Most software, if not all software, is very frustrating for non-technologists to use. Much software is even frustrating for the technologists. When I watch my parents [both in their late 70's] trying to use a computer, even the "easy" UI of the MacOSX, I realize what should be obvious to the most casual observer. The current UI paradigm is anything but intuitive. Pushing a mouse or tracing your finger on a touch pad or point in an horizontal plane and relating it to selections on a separate vertical plane is confusing as hell until you've done it for a few years. It is counterintuitive. Hiding functions behind multiple and cascading menu options is counterintuitive. Making software that satisfies technologists' training but not end-users' needs, processes and ways of working is not just counterintuitive. 'Tis idiotic.
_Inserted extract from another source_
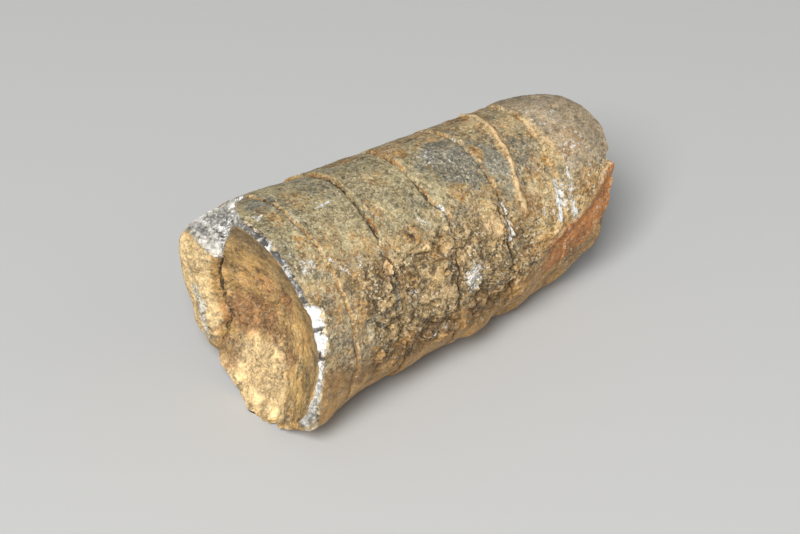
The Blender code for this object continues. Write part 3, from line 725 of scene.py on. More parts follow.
def fossil_turn(y, z):
    """The turn of a point of the bar. The bar's steps are drawn together on the crusted flank."""
    even = np.degrees(np.arctan2(-y, z))
    return even - TURN_CROWDING * np.sin(np.radians(even - CROWDED_TURN))


def plain_bar(steps):
    """The bar before shaping: one outline of disc, barrel and disc, turned about X."""
    marks = list(DISC_MARKS)
    for place, _ in BAR_LINES[1:-1]:
        marks += [(place + offset, radius, gap) for offset, radius, gap in LINE_MARKS]
    marks += BACK_MARKS
    bm = bmesh.new()
    for (x0, radius0, gap), (x1, radius1, _) in zip(marks, marks[1:]):
        first = bm.verts.new((x0 * MM, 0.0, radius0 * MM))
        second = bm.verts.new((x1 * MM, 0.0, radius1 * MM))
        edge = bm.edges.new((first, second))
        cuts = max(1, math.ceil(edge.calc_length() / (gap * MM)) - 1)
        bmesh.ops.subdivide_edges(bm, edges=[edge], cuts=cuts)
    bmesh.ops.remove_doubles(bm, verts=bm.verts[:], dist=MERGE)
    bmesh.ops.spin(
        bm, geom=bm.verts[:] + bm.edges[:], cent=(0.0, 0.0, 0.0), axis=(1.0, 0.0, 0.0),
        angle=2.0 * math.pi, steps=steps, use_merge=True, use_duplicate=False,
    )
    bmesh.ops.remove_doubles(bm, verts=bm.verts[:], dist=MERGE)
    return bm


def face_finishes(bm):
    """Gives each face its finish: 0 shell skin, 1 rock in the hollow, 2 broken calcite, 3 broken tip."""
    for face in bm.faces:
        centre = face.calc_center_median()
        radius = math.hypot(centre.y, centre.z) / MM
        turn = fossil_turn(centre.y, centre.z)
        if radius > RIM_RADIUS - 2.0 * ON_BARREL:
            continue
        if centre.x > 0.5 * BAR_LENGTH * MM:
            face.material_index = 3
        elif radius > DISC_SEPTUM and BAND_FACES[0] < turn < BAND_FACES[1]:
            face.material_index = 2
        else:
            face.material_index = 1


def stripes(past, rows, share):
    """Stripes along the sutures, thinned to their least where the share given is 0."""
    strength = 0.0
    for index, offset, width, most, least in rows:
        stripe = most * (least + (1.0 - least) * share) * bell(past[index] - offset, width)
        strength = np.maximum(strength, stripe)
    return strength


def strongest(*strengths):
    """The largest of several strengths at each point."""
    return np.maximum.reduce(np.broadcast_arrays(*strengths))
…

The real power of software, computing and digital communications will come from embedding and hiding the software functions of today in tools that allow end-users to create their own applications to automate their daily personal and business tasks; from UI's that follow the way the user prefers to operate and interact, to software that implements their algorithms, paradigms and processes. And, folk will be able to do this repetively, on-the-fly, as needed or wanted.
There are examples already being implemented in the Web2.0 world, using AJAX and Flash, such as Dabble DB.
So, will software engineering become extinct, in the USA or elsewhere. No, but it will change dramaticaly, and become a much more focused field of study.